- _Given instruction_: Return only the lines running from the line with "toe, toe_base, flap" down to the line with "import math", both included, exactly as they appear.
● ● ● ●
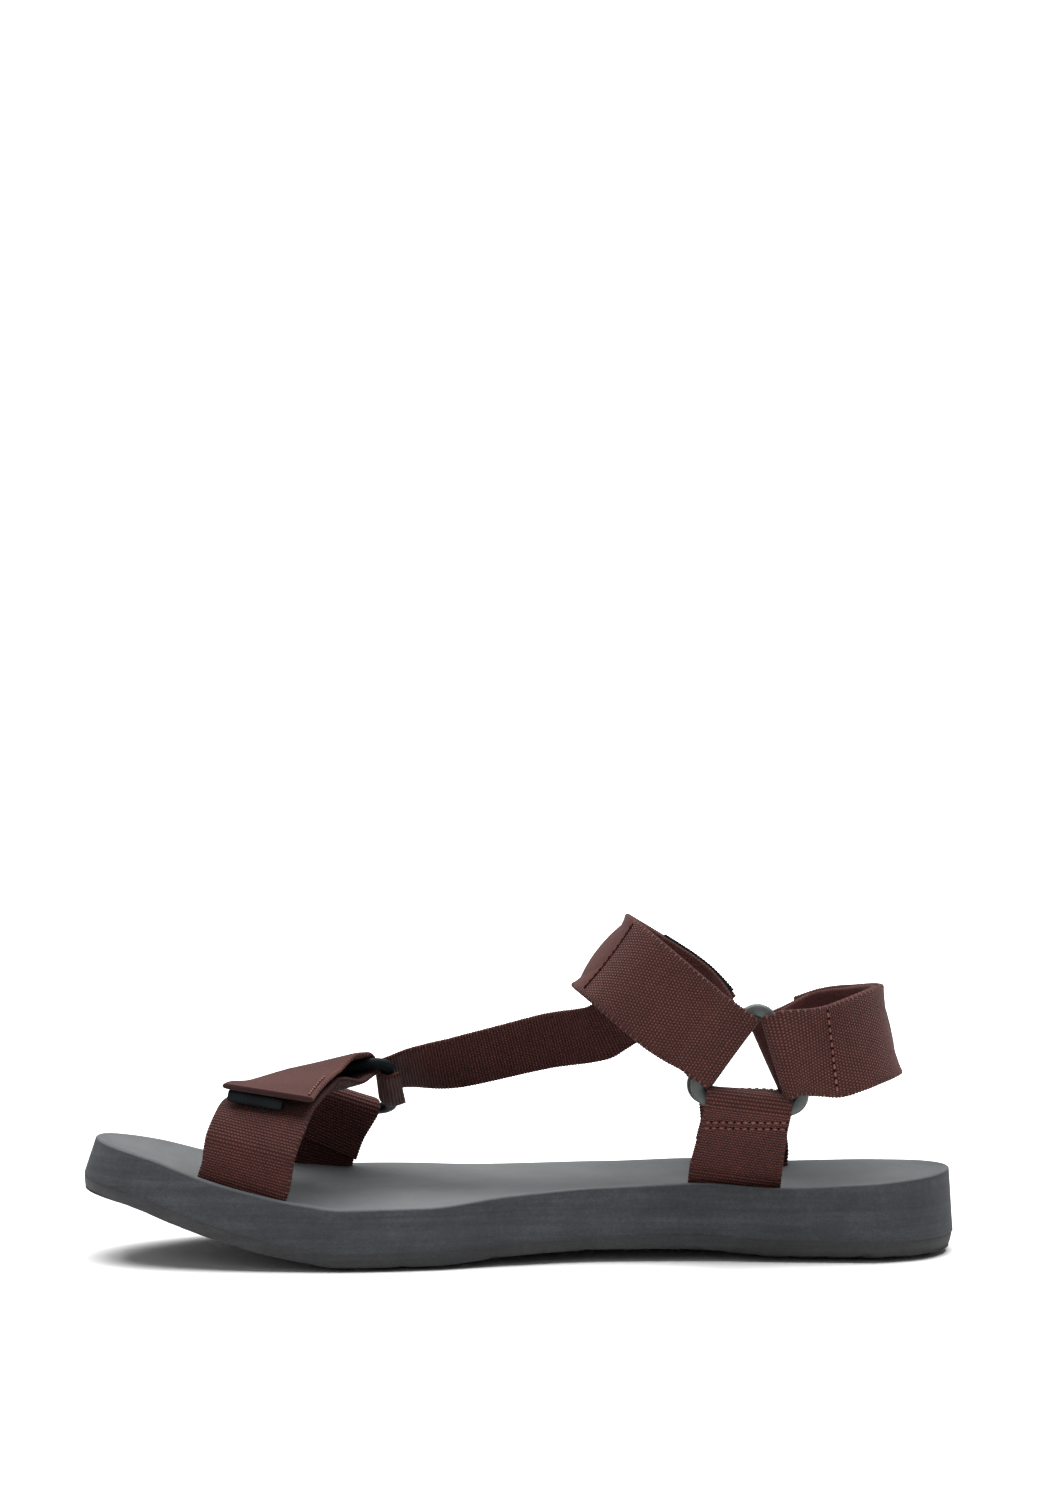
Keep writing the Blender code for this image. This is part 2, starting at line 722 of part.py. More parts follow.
def slot_cutter(name, sections, parent):
    """The room of a strap end, wider than the strap by the slot's gap on every side."""
    bottom, _, rim, _, _ = squared(sections)
    down = (bottom[0] - rim[0]).normalized()
    rings = []
    for spot, across, width, normal in (
        (bottom[0] + down * SLOT_GAP, *bottom[1:]),
        rim,
        (rim[0] - down * SLOT_DEPTH, *rim[1:]),
    ):
        half = across * (width / 2 + SLOT_GAP)
        deep = normal * (WEBBING_THICKNESS / 2 + SLOT_GAP)
        rings.append([spot - half - deep, spot + half - deep, spot + half + deep, spot - half + deep])
    cutter = add_object(name, loft(name, rings), None, parent)
    cutter.hide_render = True
    cutter.display_type = "WIRE"
    return cutter


def anchor_sections(station, side, bar):
    """Doubled webbing: out of the slot, up the outer face, round the bar and down the inner face."""
    base = slot_sections(station, side)
    fold = Fold(bar, base[-1], WEBBING_THICKNESS, RINGED_WIDTH)
    ending = [fold.lead(1, ANCHOR_LEAD_OFFSET), fold.around(QUARTER_TURN)]
    outer = smooth_sections(base + ending, ANCHOR_STEP)
    inner = cut_length(layer_over(list(reversed(outer)), fold), ANCHOR_TAIL)
    return outer[:-1] + fold.wrap(1) + inner[1:], base


def ring_strap_sections(rows, height, start_bar, end_bar, end_short):
    """An ankle strap: sewn round the outer ring, over the foot, through the inner ring, back as a flap."""
    middle = table_sections(rows, height, WEBBING_WIDTH)
    first = Fold(start_bar, middle[0], WEBBING_THICKNESS, RINGED_WIDTH)
    last = Fold(end_bar, middle[-1], WEBBING_THICKNESS, RINGED_WIDTH)
    ends = [first.around(-QUARTER_TURN), first.lead(-1)], [last.lead(-1), last.around(-QUARTER_TURN)]
    base = smooth_sections(ends[0] + middle + ends[1], SAMPLE_STEP)
    tail = cut_length(layer_over(base, first), TAIL_LENGTH)
    back = layer_over(list(reversed(base)), last, 2 * LAYER_STEP + FLAP_END_RISE)
    length = sum((b[0] - a[0]).length for a, b in zip(back, back[1:]))
    flap = cut_length(back, length - end_short)
    sections = list(reversed(tail))[:-1] + first.wrap(1) + base[1:-1] + last.wrap(-1) + flap[1:]
    return sections, base, first.side_of(base)


def toe_strap_sections(bar):
    """Forefoot webbing: slot, over the toes, through the toe ring, and back as a flap over the end bar."""
    base = slot_sections(TOE_SLOT_STATION, -1.0)
    middle = table_sections(TOE_STRAP_ROWS, TOE_STRAP_HEIGHT, WEBBING_WIDTH)
    top = table_sections(TOE_FLAP_ROWS, TOE_STRAP_HEIGHT, WEBBING_WIDTH)
    fold = Fold(bar, middle[-1], WEBBING_THICKNESS, RINGED_WIDTH)
    ending = [fold.lead(-1, TOE_LEAD_OFFSET), fold.around(-QUARTER_TURN)]
    lower = smooth_sections(base + middle + ending, SAMPLE_STEP)
    flap = smooth_sections([fold.around(QUARTER_TURN), fold.lead(1, TOE_LEAD_OFFSET)] + top, SAMPLE_STEP)
    return lower[:-1] + fold.wrap(-1) + flap[1:], base, flap


def side_strap_sections(bar, instep_base, outer_side):
    """Narrow webbing: sewn round the toe ring's rear bar, along the outer side to the instep strap."""
    middle = table_sections(SIDE_ROWS, INSTEP_HEIGHT, SIDE_STRAP_WIDTH)
    seam = squared(cut_length(instep_base, SIDE_SEAM_FROM_RING))[-1]
    clear = (WEBBING_THICKNESS + SIDE_STRAP_THICKNESS) / 2 + SIDE_SEAM_GAPS * LAYER_GAP
    inner = -outer_side * seam[3]
    spot = seam[0] + inner * clear
    run = (Vector((1, 0, 0)) - inner * inner.x).normalized()
    up = run.cross(inner)
    if up.z < 0:
        up = -up
    ahead = spot - run * SIDE_SEAM_LENGTH + inner * SIDE_SEAM_STANDOFF
    seamed = [(ahead, up, SIDE_STRAP_WIDTH), (spot, up, SIDE_STRAP_WIDTH)]
    fold = Fold(bar, middle[0], SIDE_STRAP_THICKNESS, SIDE_STRAP_WIDTH)
    main_run = smooth_sections([fold.around(QUARTER_TURN), fold.lead(1)] + middle + seamed, SAMPLE_STEP)
    tail = cut_length(layer_over(main_run, fold), SIDE_STRAP_TAIL)
    return list(reversed(tail))[:-1] + fold.wrap(-1) + main_run[1:]


def build_sole(root, slots):
    outsole = loft("outsole", tread_rings())
    add_object("outsole", outsole, "rubber", root)
    rings = [midsole_ring(station) for station in even_stations(MIDSOLE_STATIONS)]
    midsole = add_object("midsole", loft("midsole", rings), "foam", root)
    for name, sections in slots.items():
        cut = midsole.modifiers.new(name, "BOOLEAN")
        cut.operation = "DIFFERENCE"
        cut.object = slot_cutter(name, sections, root)
        cut.solver = "EXACT"


def build_ring(name, placed, slot, root):
    made = add_object(name, ring_mesh(name), slot, root)
    made.matrix_basis = Matrix.Translation(placed.to_translation() * MM) @ placed.to_3x3().to_4x4()


def build_strap(name, sections, thickness, root):
    add_object(name, strap_mesh(name, sections, thickness), "webbing", root)


def build_end_bar(flap, root):
    """The moulded bar under the free end of the toe strap's flap."""
    spot, across, _, normal = squared(flap)[-1]
    run = (spot - flap[-2][0]).normalized()
    up = normal if normal.z > 0 else -normal
    drop = WEBBING_THICKNESS / 2 + LAYER_GAP + END_BAR_HEIGHT / 2
    centre = spot - up * drop - run * END_BAR_DEPTH / 2 - across * END_BAR_SHIFT
    shape = bmesh.new()
    bmesh.ops.create_cube(shape, size=1.0)
    sizes = Matrix.Diagonal((END_BAR_LENGTH * MM, END_BAR_DEPTH * MM, END_BAR_HEIGHT * MM, 1.0))
    bmesh.ops.transform(shape, matrix=sizes, verts=shape.verts)
    mesh = bpy.data.meshes.new("toe_strap_end_bar")
    shape.to_mesh(mesh)
    shape.free()
    made = add_object("toe_strap_end_bar", mesh, "black_plastic", root)
    turned = Matrix((across, up.cross(across), up)).transposed().to_4x4()
    made.matrix_basis = Matrix.Translation(centre * MM) @ turned
    rounding = made.modifiers.new("rounding", "BEVEL")
    rounding.width = END_BAR_ROUNDING * MM
    rounding.segments = 2


def main():
    for old in list(bpy.data.objects):
        bpy.data.objects.remove(old)
    root = bpy.data.objects.new("sandal", None)
    bpy.context.scene.collection.objects.link(root)
    root.location.x = CENTRE_SHIFT * MM

    medial_ring = ankle_ring_matrix("ankle_ring_medial")
    lateral_ring = ankle_ring_matrix("ankle_ring_lateral")
    toe_ring = toe_ring_matrix()
    medial_bars = ring_bars(medial_ring, -1)
    lateral_bars = ring_bars(lateral_ring, 1)
    toe_bars = ring_bars(toe_ring, 1, ((0, 1), (2, 0), (2, 1)))
    build_ring("ankle_ring_medial", medial_ring, "grey_plastic", root)
    build_ring("ankle_ring_lateral", lateral_ring, "grey_plastic", root)
    build_ring("toe_ring", toe_ring, "black_plastic", root)

    anchors = {
        "rear_anchor_medial": (REAR_ANCHOR_STATION_MEDIAL, -1.0, medial_bars[BAR_BELOW]),
        "rear_anchor_lateral": (REAR_ANCHOR_STATION_LATERAL, 1.0, lateral_bars[BAR_BELOW]),
        "toe_anchor_lateral": (TOE_ANCHOR_STATION, 1.0, toe_bars[TOE_BAR_LATERAL]),
    }
    slots = {}
    for name, (station, side, bar) in anchors.items():
        sections, base = anchor_sections(station, side, bar)
        build_strap(name, sections, WEBBING_THICKNESS, root)
        slots[name + "_slot"] = base

    instep, instep_base, instep_side = ring_strap_sections(
        INSTEP_ROWS, INSTEP_HEIGHT, lateral_bars[BAR_FRONT], medial_bars[BAR_FRONT], INSTEP_FLAP_SHORT
    )
    build_strap("instep_strap", instep, WEBBING_THICKNESS, root)
    heel, _, _ = ring_strap_sections(
        HEEL_ROWS, HEEL_STRAP_HEIGHT, lateral_bars[BAR_BEHIND], medial_bars[BAR_BEHIND], HEEL_FLAP_SHORT
    )
    build_strap("heel_strap", heel, WEBBING_THICKNESS, root)

    toe, toe_base, flap = toe_strap_sections(toe_bars[TOE_BAR_MEDIAL])
    build_strap("toe_strap", toe, WEBBING_THICKNESS, root)
    slots["toe_strap_slot"] = toe_base
    build_end_bar(flap, root)
    side = side_strap_sections(toe_bars[TOE_BAR_REAR], instep_base, instep_side)
    build_strap("side_strap", side, SIDE_STRAP_THICKNESS, root)
    build_sole(root, slots)


main()
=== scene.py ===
# Strapped sports sandal, right foot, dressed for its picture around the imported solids.
# Sizes are in millimetres until a mesh is made. The toe points to -X, and the inner side faces -Y,
# towards the camera.

import math

import bmesh
import bpy
from mathutils import Matrix, Vector, noise


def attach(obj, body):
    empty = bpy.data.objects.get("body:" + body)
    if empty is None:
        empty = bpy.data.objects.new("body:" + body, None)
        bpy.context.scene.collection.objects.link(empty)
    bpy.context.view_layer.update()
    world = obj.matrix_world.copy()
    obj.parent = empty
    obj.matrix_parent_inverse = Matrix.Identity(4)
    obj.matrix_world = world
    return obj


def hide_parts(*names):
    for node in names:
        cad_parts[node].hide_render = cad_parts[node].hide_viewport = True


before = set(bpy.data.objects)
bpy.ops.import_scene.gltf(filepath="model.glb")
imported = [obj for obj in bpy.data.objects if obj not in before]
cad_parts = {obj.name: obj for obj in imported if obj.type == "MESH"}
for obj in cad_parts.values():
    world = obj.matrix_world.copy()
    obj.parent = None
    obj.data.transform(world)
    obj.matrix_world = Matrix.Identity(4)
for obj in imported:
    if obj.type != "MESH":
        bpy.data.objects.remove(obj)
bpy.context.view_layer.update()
print("frame loaded:", len(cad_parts), "nodes")

mm = 0.001
quarterTurn = 90
halfTurn = 180
mergeReach = 0.000004


# camera

picture = {
    "lens": 116.3,
    "sensor": 36.0,  # on the long side of the picture
    "eye": (-0.0005, -1.584, 0.243),
    "lookDown": 2.85,
}

cameraData = bpy.data.cameras.new("pictureCamera")
cameraData.lens = picture["lens"]
cameraData.sensor_width = picture["sensor"]
cameraData.dof.use_dof = False
camera = bpy.data.objects.new("pictureCamera", cameraData)
camera.location = picture["eye"]
camera.rotation_euler = (math.radians(quarterTurn - picture["lookDown"]), 0.0, 0.0)
bpy.context.scene.collection.objects.link(camera)
bpy.context.scene.camera = camera


# sizes, as in the solids apart from the glue gap, the width at the rings, the ends of the flaps, and the
# side strap's loop and turn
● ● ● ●
- _Task solution_:
    toe, toe_base, flap = toe_strap_sections(toe_bars[TOE_BAR_MEDIAL])
    build_strap("toe_strap", toe, WEBBING_THICKNESS, root)
    slots["toe_strap_slot"] = toe_base
    build_end_bar(flap, root)
    side = side_strap_sections(toe_bars[TOE_BAR_REAR], instep_base, instep_side)
    build_strap("side_strap", side, SIDE_STRAP_THICKNESS, root)
    build_sole(root, slots)


main()
=== scene.py ===
# Strapped sports sandal, right foot, dressed for its picture around the imported solids.
# Sizes are in millimetres until a mesh is made. The toe points to -X, and the inner side faces -Y,
# towards the camera.

import math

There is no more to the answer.